US Congress Considers Reparations for Descendants of Slaves

Writer Ta-Nehisi Coates speaks about reparations before the House Judiciary Committee on June 19, 2019.

More than a century and a half after slavery was abolished in the United States, Congress held it’s first ever hearing on Wednesday to consider reparations for the descendants of the enslaved.

For 250 years, captured Africans and their descendants toiled as slaves in the American colonies and later the United States, forming the economic foundation that would ultimately make it possible for the U.S. to become the wealthiest country in the history of the world.

But African Americans have been largely and systematically excluded from enjoying that wealth. Today, a typical black family has just one-tenth of the wealth of a typical white one. Some 31 percent of black children live in poverty, nearly three times the rate of white children.

Reconstruction, the roughly 12 year period immediately following the Civil War in which efforts were made to protect black citizenship, failed. As the famous black scholar and intellectual W.E.B. Du Bois put it, “The slave went free; stood for a brief moment in the sun; then moved back again toward slavery.”

In the ensuing century, African Americans, particularly in the South, suffered under the regime of Jim Crow, marked by widespread racial terror, civil oppression, economic exploitation, convict leasing, segregation, and housing discrimination. Despite the codification of the 15th Amendment – which on paper guaranteed the right of black men to vote – African Americans were barred from casting ballots or serving in public office.


HR 40

According to Republican Senator and Majority Leader Mitch McConnell, this was all a long time ago – a chapter in the country’s benighted history that is closed.

“I don’t think reparations for something that happened 150 years ago for whom none of us currently living are responsible is a good idea,” he said Tuesday.

On Wednesday, a series of witnesses called before the House Judiciary Committee challenged that perspective, arguing that the issue of reparations is not about assigning blame but is instead about rectifying the generational racial injustices and inequities that persist into the present.

The date of the hearing was symbolically significant. Celebrated as “Juneteenth,” June 19 is commemorated as the date the last slaves were emancipated in Texas in 1865.

The specific bill under consideration was H.R. 40, a resolution calling for the creation of an expert commission that would study reparations and make recommendations to Congress.

The legislation, sponsored by Rep. Sheila Jackson Lee, does not itself make any proposals for how the descendants of formerly enslaved Americans might be compensated.

The proposed commission would be made up of members appointed by the president, the speaker of the House, the majority leader of the Senate, and “major civil society and reparations organizations that have historically championed the cause of reparatory justice.”


‘The Inheritance of Slavery’

Several high profile witnesses testified in favor of the resolution, including New Jersey Senator and 2020 Democratic presidential candidate Cory Booker, actor and civil rights activist Danny Glover, and journalist and author Ta-Nehisi Coates, who’s 2014 Atlantic Magazine article, “The Case for Reparations,” is widely regarded as the seminal work on the topic.

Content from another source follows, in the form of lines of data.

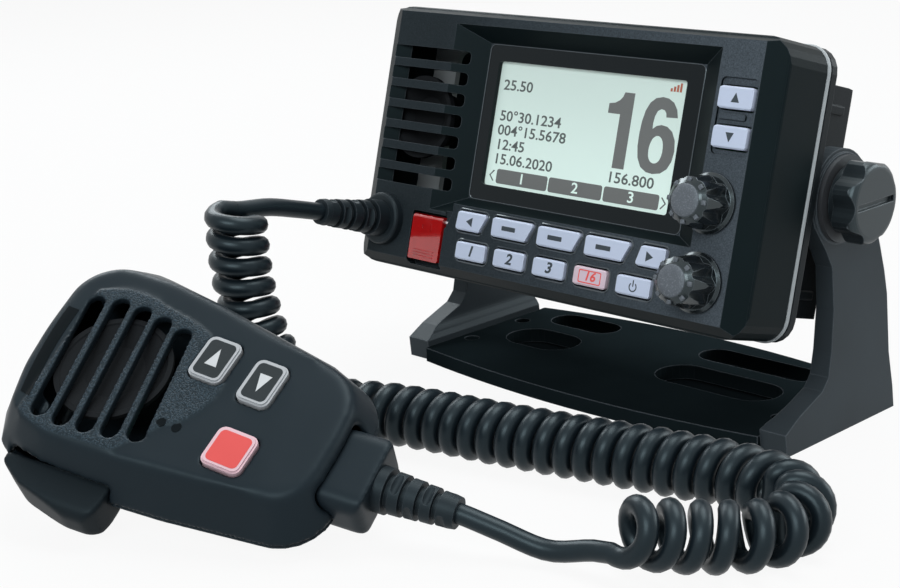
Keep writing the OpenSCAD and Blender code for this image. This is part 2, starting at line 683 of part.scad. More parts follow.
module lens() {
  color([0.03, 0.03, 0.035]) on_radio() slab(lens_seat, -window_deep)
    polygon(round_rect(window_left + fit, window_low + fit, window_right - fit, window_top - fit, 2.1));
}
module lcd_module() {
  color([0.80, 0.86, 0.80]) on_radio() {
    slab(frame_back - eps, lens_seat - 0.3) polygon(round_rect(window_left + lens_ledge + 0.3,
      window_low + lens_ledge + 0.3, window_right - lens_ledge - 0.3, window_top - lens_ledge - 0.3, 1.3));
    slab(frame_back - 4, frame_back)
      polygon(round_rect(window_left, window_low, window_right, window_top, 1));
  }
}
module main_board() {
  color(board_green) on_radio() {
    slab(board_seat, board_seat + board_t) polygon(round_rect(-board_half, case_bottom + 5, board_half, case_top - 14, 2, 2));
    slab(board_seat + board_t - eps, board_seat + 9) polygon(round_rect(-45, -25, 5, 12, 1, 2));
    slab(board_seat + board_t - eps, board_seat + 6) polygon(round_rect(15, -20, 45, 8, 1, 2));
  }
}
// Board behind the keys, with the two rotary controls soldered on it
control_half = 5.8;
module rotary_control(p) {
  translate([p.x, p.y, 0]) difference() {
    union() {
      slab(board_face - eps, flange_face) polygon(round_rect(-control_half, -control_half,
        control_half, control_half, 0.6, 2));
      slab(flange_face - eps, 1.6) circle(r = bushing_r);
    }
    slab(board_face - 3, 3) circle(r = dial_shaft_r + running);
  }
}
module key_board() {
  color(board_green) on_radio() {
    difference() {
      slab(board_face - board_t, board_face) polygon([[pocket[0] - 3, -cavity_half_h + 0.6],
        [cavity_half_w - 7, -cavity_half_h + 0.6], [cavity_half_w - 1, -cavity_half_h + 7], [cavity_half_w - 1, 33],
        [frame_right + 0.8, 33], [frame_right + 0.8, frame_low - 0.6], [pocket[0] - 3, frame_low - 0.6]]);
      screw_places() slab(board_face - 3, 0) circle(r = screw_boss_r + 0.5);
      for (p = [channel_at, volume_at]) translate([p.x, p.y, 0]) slab(board_face - 3, 0)
        circle(r = dial_shaft_r + running);
    }
    rotary_control(channel_at);
    rotary_control(volume_at);
  }
}
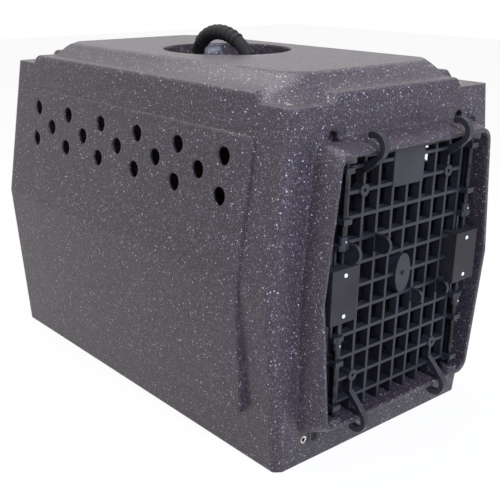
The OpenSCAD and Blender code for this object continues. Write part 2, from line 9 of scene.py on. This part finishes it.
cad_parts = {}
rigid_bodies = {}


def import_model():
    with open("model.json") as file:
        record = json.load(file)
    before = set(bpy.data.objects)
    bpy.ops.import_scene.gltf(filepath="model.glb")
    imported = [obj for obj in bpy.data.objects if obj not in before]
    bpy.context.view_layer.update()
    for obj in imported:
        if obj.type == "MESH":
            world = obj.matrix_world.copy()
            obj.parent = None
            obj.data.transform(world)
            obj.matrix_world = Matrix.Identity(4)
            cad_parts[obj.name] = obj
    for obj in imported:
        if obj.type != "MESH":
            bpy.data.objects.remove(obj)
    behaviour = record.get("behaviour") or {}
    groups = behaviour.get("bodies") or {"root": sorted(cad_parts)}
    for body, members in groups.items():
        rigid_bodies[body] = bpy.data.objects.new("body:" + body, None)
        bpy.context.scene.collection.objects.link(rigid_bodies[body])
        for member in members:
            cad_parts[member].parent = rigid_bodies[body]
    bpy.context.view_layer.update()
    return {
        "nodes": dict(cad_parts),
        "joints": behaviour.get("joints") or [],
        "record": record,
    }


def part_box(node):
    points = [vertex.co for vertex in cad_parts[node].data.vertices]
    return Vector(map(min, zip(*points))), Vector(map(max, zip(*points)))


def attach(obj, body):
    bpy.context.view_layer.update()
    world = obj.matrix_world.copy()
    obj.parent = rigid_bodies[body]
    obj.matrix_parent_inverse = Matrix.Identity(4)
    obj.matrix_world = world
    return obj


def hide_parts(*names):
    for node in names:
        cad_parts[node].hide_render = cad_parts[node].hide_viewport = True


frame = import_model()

print("frame loaded")

# Camera
cameraSetup = {
    "place": (-0.9812, -1.1242, 0.7146),
    "turn": -38.656,      # degrees round the object, to its left
    "tilt": 18.934,       # degrees down
    "roll": 0.148,
    "lens": 60.82,
    "sensor": 36,
    "reach": (0.05, 60),  # nearest and farthest distance that it sees
    "shift": (0.10, 0.01),
}


def makeCamera(setup):
    turn, tilt, roll = (math.radians(setup[key]) for key in ("turn", "tilt", "roll"))
    back = Vector((math.sin(turn) * math.cos(tilt), -math.cos(turn) * math.cos(tilt),
                   math.sin(tilt)))
    level = Vector((math.cos(turn), math.sin(turn), 0))
    upright = back.cross(level)
    right = level * math.cos(roll) + upright * math.sin(roll)
    up = upright * math.cos(roll) - level * math.sin(roll)
    data = bpy.data.cameras.new("camera")
    data.lens, data.sensor_width = setup["lens"], setup["sensor"]
    data.shift_x, data.shift_y = setup["shift"]
    data.clip_start, data.clip_end = setup["reach"]
    camera = bpy.data.objects.new("camera", data)
    bpy.context.scene.collection.objects.link(camera)
    turned = Matrix((right, up, back)).transposed().to_4x4()
    camera.matrix_world = Matrix.Translation(setup["place"]) @ turned
    bpy.context.scene.camera = camera


makeCamera(cameraSetup)
bpy.context.scene.view_settings.view_transform = "Standard"
print("camera ready")


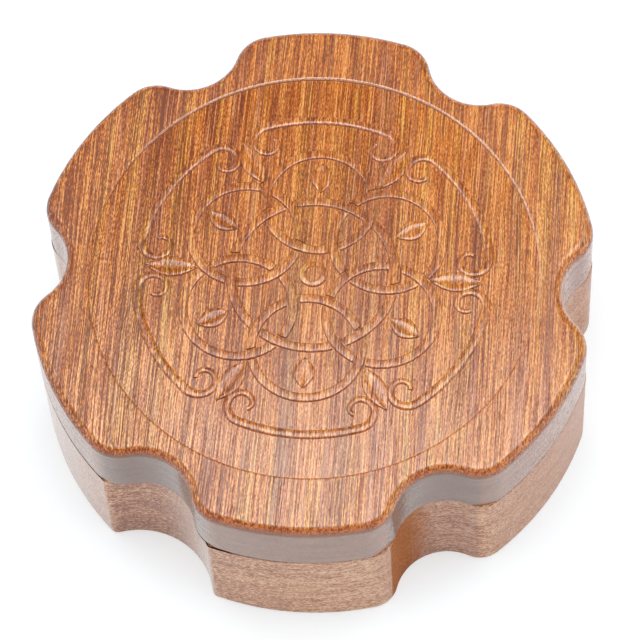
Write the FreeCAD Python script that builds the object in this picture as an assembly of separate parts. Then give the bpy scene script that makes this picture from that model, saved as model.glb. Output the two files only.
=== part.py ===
import FreeCAD, Part

# Dice storage chest: a six-lobed hardwood box in two halves, which hold each other
# with magnets. Six round wells lie round a seventh, one under each lobe, and each
# half has its share of every well's depth, so that a die stands in both halves.
# Millimetres. The origin is the centre of the underside, and +Z is up.

import math
import os

from FreeCAD import Vector

# Driving dimensions.
LOBES = 6                   # six equal wells fit exactly round a seventh

WELL_DIAMETER = 26.0        # room for the largest die of a set, a twenty-sided one
WELL_WALL = 5.5             # wood between neighbouring wells
RIM_WALL = 12.5             # wood between an outer well and the face of its lobe
WELL_MOUTH_ROUND = 0.6      # eased edge at the mouth of a well

NOTCH_DEPTH = 7.3           # from the lobe circle in to the bottom of a finger notch
NOTCH_RADIUS = 10.5         # hollow of a finger notch in the lid
CORNER_RADIUS = 7.5         # rounding from a notch's flank into the face of a lobe, lid

# The base was cut by hand, and its notches differ: the two in front are as they look, and
# those round the sides and the back have sizes between.
BASE_NOTCH_RADIUS = 11.0
BASE_CORNER_RADIUS = 6.0
BACK_LEFT_NOTCH_RADIUS = 12.5
BACK_LEFT_CORNER_RADIUS = 4.0
FRONT_LEFT_NOTCH_RADIUS = 15.5
FRONT_LEFT_CORNER_RADIUS = 1.8
FRONT_RIGHT_NOTCH_RADIUS = 10.5
FRONT_RIGHT_CORNER_RADIUS = 5.5

BASE_HEIGHT = 25.0
BASE_FLOOR = 7.5            # wood under the wells of the base
LID_HEIGHT = 14.0
LID_ROOF = 5.4              # wood between the lid's wells and the medallion's floor
TOP_EDGE_ROUND = 2.0        # hand-softened edge round the top of the lid
BOTTOM_EDGE_ROUND = 0.6     # softened edge round the underside of the base
SEAM_EDGE_ROUND = 0.15      # eased edges where the two halves meet

MEDALLION_DEPTH = 0.6       # sunk round field on top of the lid
MEDALLION_RIM = 4.7         # flat wood left between the field and a notch's bottom
MEDALLION_EDGE_ROUND = 0.5

MAGNET_DIAMETER = 8.0
MAGNET_THICKNESS = 3.0
MAGNET_WALL = 4.2           # wood between a magnet and the bottom of a notch
MAGNET_FIT = 0.05           # glue gap round a magnet
MAGNET_SINK = 0.15          # a magnet lies this far under the face it pulls on

FELT_THICKNESS = 1.5
FELT_GAP = 0.3              # round a felt disc, inside the wall of its well

# Sizes that follow.
LOBE_STEP = 360.0 / LOBES
WELL_RADIUS = WELL_DIAMETER / 2
WELL_CIRCLE = WELL_DIAMETER + WELL_WALL
CHEST_RADIUS = WELL_CIRCLE + WELL_RADIUS + RIM_WALL
NOTCH_BOTTOM = CHEST_RADIUS - NOTCH_DEPTH
CHEST_HEIGHT = BASE_HEIGHT + LID_HEIGHT
LID_WELL_ROOF = CHEST_HEIGHT - MEDALLION_DEPTH - LID_ROOF
MEDALLION_RADIUS = NOTCH_BOTTOM - MEDALLION_RIM
MAGNET_RADIUS = MAGNET_DIAMETER / 2
MAGNET_CIRCLE = NOTCH_BOTTOM - MAGNET_WALL - MAGNET_RADIUS
FELT_RADIUS = WELL_RADIUS - FELT_GAP

# Hollow and corner of each notch, from the one that faces +X on, anticlockwise.
LID_NOTCHES = LOBES * [(NOTCH_RADIUS, CORNER_RADIUS)]
BASE_NOTCHES = [
    (BASE_NOTCH_RADIUS, BASE_CORNER_RADIUS),
    (BASE_NOTCH_RADIUS, BASE_CORNER_RADIUS),
    (BACK_LEFT_NOTCH_RADIUS, BACK_LEFT_CORNER_RADIUS),
    (BASE_NOTCH_RADIUS, BASE_CORNER_RADIUS),
    (FRONT_LEFT_NOTCH_RADIUS, FRONT_LEFT_CORNER_RADIUS),
    (FRONT_RIGHT_NOTCH_RADIUS, FRONT_RIGHT_CORNER_RADIUS),
]

UP = Vector(0, 0, 1)
CENTRE = Vector(0, 0, 0)
EPSILON = 1e-4


def polar(radius, degrees, height=0.0):
    """A point at a radius from the chest's axis, in a direction, at a height."""
    angle = math.radians(degrees)
    return Vector(radius * math.cos(angle), radius * math.sin(angle), height)


def mirrored(point):
    """The same point on the other side of the notch that faces +X."""
    return Vector(point.x, -point.y, point.z)


def arc(start, middle, end):
    return Part.Arc(start, middle, end).toShape()


def notch_edges(notch_radius, corner_radius):
    """A notch facing +X between its two corners, and how many degrees off its lobes start."""
    notch_centre = NOTCH_BOTTOM + notch_radius
    notch_axis = Vector(notch_centre, 0, 0)
    # A corner's circle touches the lobe circle from inside and the notch from outside.
    reach = CHEST_RADIUS - corner_radius
    span = notch_radius + corner_radius
    cosine = (reach ** 2 + notch_centre ** 2 - span ** 2) / (2 * reach * notch_centre)
    start = math.degrees(math.acos(cosine))
    corner = polar(reach, start)
    flank = notch_axis + (corner - notch_axis) * (notch_radius / span)
    shoulder = polar(CHEST_RADIUS, start)
    bulge = ((flank - corner) + (shoulder - corner)).normalize()
    turn = corner + bulge * corner_radius
    edges = [
        arc(mirrored(shoulder), mirrored(turn), mirrored(flank)),
        arc(mirrored(flank), Vector(NOTCH_BOTTOM, 0, 0), flank),
        arc(flank, turn, shoulder),
    ]
    return edges, start


def outline_block(bottom, top, notches):
    """A block with a lobed outline, between two heights."""
    edges = []
    for lobe in range(LOBES):
        angle = lobe * LOBE_STEP
        sides, start = notch_edges(*notches[lobe])
        for edge in sides:
            edge.rotate(CENTRE, UP, angle)
            edges.append(edge)
        first = angle + start
        last = angle + LOBE_STEP - notch_edges(*notches[(lobe + 1) % LOBES])[1]
        face = [polar(CHEST_RADIUS, turn) for turn in (first, (first + last) / 2, last)]
        edges.append(arc(*face))
    face = Part.Face(Part.Wire(Part.__sortEdges__(edges)))
    face.translate(Vector(0, 0, bottom))
    return face.extrude(Vector(0, 0, top - bottom))


def rounded_at(solid, height, radius):
    """Round every edge of a solid that lies flat at one height."""
    edges = []
    for edge in solid.Edges:
        box = edge.BoundBox
        if abs(box.ZMin - height) < EPSILON and abs(box.ZMax - height) < EPSILON:
            edges.append(edge)
    return solid.makeFillet(radius, edges)


def rounded_circles(solid, height, circle_radius, radius):
    """Round the circular edges of one radius that lie flat at one height."""
    edges = []
    for edge in solid.Edges:
        if not isinstance(edge.Curve, Part.Circle):
            continue
        flat = abs(edge.BoundBox.ZMin - height) < EPSILON and edge.BoundBox.ZLength < EPSILON
        if flat and abs(edge.Curve.Radius - circle_radius) < EPSILON:
            edges.append(edge)
    return solid.makeFillet(radius, edges)


def well_places():
    """Names and centres of the wells: one in the middle, one under each lobe."""
    places = {"centre": CENTRE}
    for lobe in range(LOBES):
        places[str(lobe + 1)] = polar(WELL_CIRCLE, (lobe + 0.5) * LOBE_STEP)
    return places


def magnet_places():
    """Names and centres of the magnets, each between two wells, behind a notch."""
    places = {}
    for lobe in range(LOBES):
        places[str(lobe + 1)] = polar(MAGNET_CIRCLE, lobe * LOBE_STEP)
    return places


def disc(radius, place, bottom, top):
    """An upright cylinder at a place, between two heights."""
    foot = Vector(place.x, place.y, bottom)
    return Part.makeCylinder(radius, top - bottom, foot, UP)


def make_base():
    """Lower half: the block, its wells, and the magnets' bores in its upper face."""
    block = outline_block(0, BASE_HEIGHT, BASE_NOTCHES)
    block = rounded_at(block, 0, BOTTOM_EDGE_ROUND)
    block = rounded_at(block, BASE_HEIGHT, SEAM_EDGE_ROUND)
    cuts = []
    for place in well_places().values():
        cuts.append(disc(WELL_RADIUS, place, BASE_FLOOR, BASE_HEIGHT))
    block = rounded_circles(block.cut(cuts), BASE_HEIGHT, WELL_RADIUS, WELL_MOUTH_ROUND)
    bore_floor = BASE_HEIGHT - MAGNET_SINK - MAGNET_THICKNESS
    bores = []
    for place in magnet_places().values():
        bores.append(disc(MAGNET_RADIUS + MAGNET_FIT, place, bore_floor, BASE_HEIGHT))
    return block.cut(bores)


def make_lid():
    """Upper half: the block, its sunk medallion field, its wells and its bores."""
    block = outline_block(BASE_HEIGHT, CHEST_HEIGHT, LID_NOTCHES)
    block = rounded_at(block, CHEST_HEIGHT, TOP_EDGE_ROUND)
    block = rounded_at(block, BASE_HEIGHT, SEAM_EDGE_ROUND)
    field_floor = CHEST_HEIGHT - MEDALLION_DEPTH
    block = block.cut(disc(MEDALLION_RADIUS, CENTRE, field_floor, CHEST_HEIGHT))
    block = rounded_circles(block, CHEST_HEIGHT, MEDALLION_RADIUS, MEDALLION_EDGE_ROUND)
    cuts = []
    for place in well_places().values():
        cuts.append(disc(WELL_RADIUS, place, BASE_HEIGHT, LID_WELL_ROOF))
    block = rounded_circles(block.cut(cuts), BASE_HEIGHT, WELL_RADIUS, WELL_MOUTH_ROUND)
    bore_roof = BASE_HEIGHT + MAGNET_SINK + MAGNET_THICKNESS
    bores = []
    for place in magnet_places().values():
        bores.append(disc(MAGNET_RADIUS + MAGNET_FIT, place, BASE_HEIGHT, bore_roof))
    return block.cut(bores)


def make_magnets():
    """A magnet in each bore of the base, and its partner above it in the lid."""
    pieces = {}
    for name, place in magnet_places().items():
        top = BASE_HEIGHT - MAGNET_SINK
        pieces["base_magnet_" + name] = disc(MAGNET_RADIUS, place, top - MAGNET_THICKNESS, top)
        foot = BASE_HEIGHT + MAGNET_SINK
        pieces["lid_magnet_" + name] = disc(MAGNET_RADIUS, place, foot, foot + MAGNET_THICKNESS)
    return pieces


def make_felts():
    """A felt disc on the floor of each well of the base, and in the roof of the lid's."""
    pieces = {}
    for name, place in well_places().items():
        top = BASE_FLOOR + FELT_THICKNESS
        pieces["base_felt_" + name] = disc(FELT_RADIUS, place, BASE_FLOOR, top)
        foot = LID_WELL_ROOF - FELT_THICKNESS
        pieces["lid_felt_" + name] = disc(FELT_RADIUS, place, foot, LID_WELL_ROOF)
    return pieces


def single_solid(shape):
    """The one solid inside a shape that a cut returned."""
    if len(shape.Solids) != 1:
        raise ValueError("a piece came out as %d solids" % len(shape.Solids))
    return shape.Solids[0]


def build():
    os.makedirs("parts", exist_ok=True)
    pieces = {"base": single_solid(make_base()), "lid": single_solid(make_lid())}
    pieces.update(make_magnets())
    pieces.update(make_felts())
    for node, shape in pieces.items():
        shape.exportStep("parts/" + node + ".step")
        print(node, round(shape.Volume, 1), "mm3", "valid" if shape.isValid() else "INVALID")


build()
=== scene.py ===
# %% [markdown]
# # A lobed dice chest in hardwood
#
# The chest is two blocks of wood, a base and a lift-off lid, with magnets in the seam and
# felt in seven round wells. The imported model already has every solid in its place, so this
# lesson dresses it: two woods, plated magnets, napped felt, and the low carving on the lid.

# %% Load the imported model
import math

import bmesh
import bpy
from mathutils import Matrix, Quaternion, Vector


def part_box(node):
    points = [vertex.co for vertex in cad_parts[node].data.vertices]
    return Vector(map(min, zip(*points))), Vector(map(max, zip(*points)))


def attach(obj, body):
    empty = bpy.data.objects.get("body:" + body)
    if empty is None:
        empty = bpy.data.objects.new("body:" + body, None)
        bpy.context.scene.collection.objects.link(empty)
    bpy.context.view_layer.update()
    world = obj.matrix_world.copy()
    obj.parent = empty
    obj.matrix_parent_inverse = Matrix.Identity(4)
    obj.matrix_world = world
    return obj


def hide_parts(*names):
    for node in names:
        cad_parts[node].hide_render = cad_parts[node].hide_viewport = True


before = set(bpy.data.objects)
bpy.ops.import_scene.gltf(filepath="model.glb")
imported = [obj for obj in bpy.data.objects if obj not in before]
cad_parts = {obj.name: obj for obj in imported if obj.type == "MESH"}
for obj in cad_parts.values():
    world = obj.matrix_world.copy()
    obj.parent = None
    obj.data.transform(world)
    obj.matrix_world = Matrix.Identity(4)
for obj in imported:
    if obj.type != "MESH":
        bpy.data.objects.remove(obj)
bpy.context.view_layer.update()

MM = 0.001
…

Two black conservatives spoke in opposition to the resolution, Quillette writer Coleman Hughes and former NFL player Burgess Owens.

Hughes and Owens argued that any form of reparations would designate black Americans as victims, even though they themselves had never been slaves, and would diminish personal responsibility for their successes or failures.

Citing persistent economic disparities, Jackson Lee defended her resolution, arguing that the legacy of slavery and Jim Crow is generational and that their impacts continue to disadvantage African Americans today.

“Even in spite of the glorious overcoming, in spite of the talent that is part of our community … the putting together of something out of nothing, we still have been impacted,” she said.

In his opening statement, Coates directly challenged McConnell’s assertion that it would be wrong to pay reparations for “something” that happened over a century ago.

“It is impossible to imagine America without the inheritence of slavery,” he said. “And that’s the thing about Sen. McConnell’s ‘something.’ It was 150 years ago and it was right now.”

Jackson Lee’s resolution will now undergo a “markup” process in the judiciary committee, where other members can propose changes. If it’s passed by the committee, it could receive a floor vote in the House and would then go to the Senate, where Booker has introduced companion legislation.

More than 60 representatives have co-sponsored the bill in the House along with 12 Senators, including presidential candidates Elizabeth Warren, Bernie Sanders, Kamala Harris, Kirsten Gillibrand, and Amy Klobuchar.